Abstract 16413: Mutation Specific QTc Variance in Congenital Long QT Syndrome: A Clinical Predictor of Cardiac Events
Background: Multiple ion channel mutations account for the congenital Long QT Syndrome (LQTS). However, among carriers of the same mutation, the individual QTc may vary widely. Currently neither the mechanism nor the implications of this variable penetrance are well understood. We hypothesized that assessment of QTc variance among LQTS carriers of the same mutation provides incremental prognostic information to the patient-specific QTc.
Methods: The study population comprised 1206 LQTS patients with 95 different mutations, with ≥5 individuals per mutation. Multivariate Cox proportional hazards regression modeling was used to assess the effect of mutation-specific standard deviation of QTc (QTcSD) on the risk of cardiac events (comprising syncope, aborted cardiac arrest, and sudden cardiac death) from birth through age 40 years.

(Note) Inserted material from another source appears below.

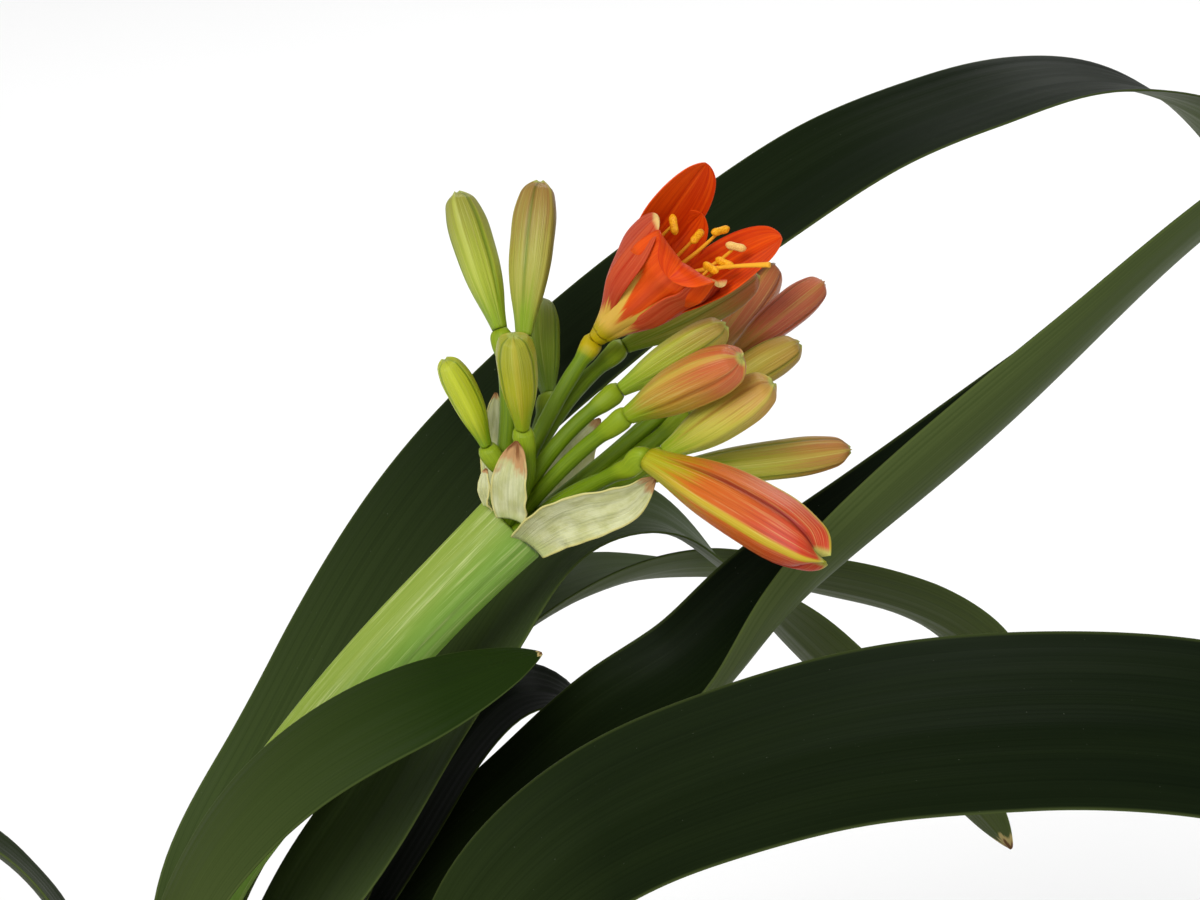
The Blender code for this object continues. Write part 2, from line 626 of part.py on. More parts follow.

Results: Assessment of mutation-specific QTc showed large differences within the same mutations (Figure 1 histograms). Multivariate analysis showed that mutation specific QTcSD was associated with a significant increase in the risk for cardiac events (Hazard Ratio = 1.17; 17% increase in risk per 20 msec increment in QTcSD [p = 0.01]) after adjustment for the patient's individual QTc duration. Consistently, Kaplan-Meier survival analysis showed that carriers of mutations with >median QTcSD (≥45 msec) experienced a significant increase in the risk of cardiac events compared with carriers of mutations with a narrower QTcSD (p<0.001; Figure 1).
Conclusions: Our findings suggest that mutations with a wider variation in QTc duration are associated with a significant increase in the risk of cardiac events, independently of individual QTc assessment.
- © 2011 by American Heart Association, Inc.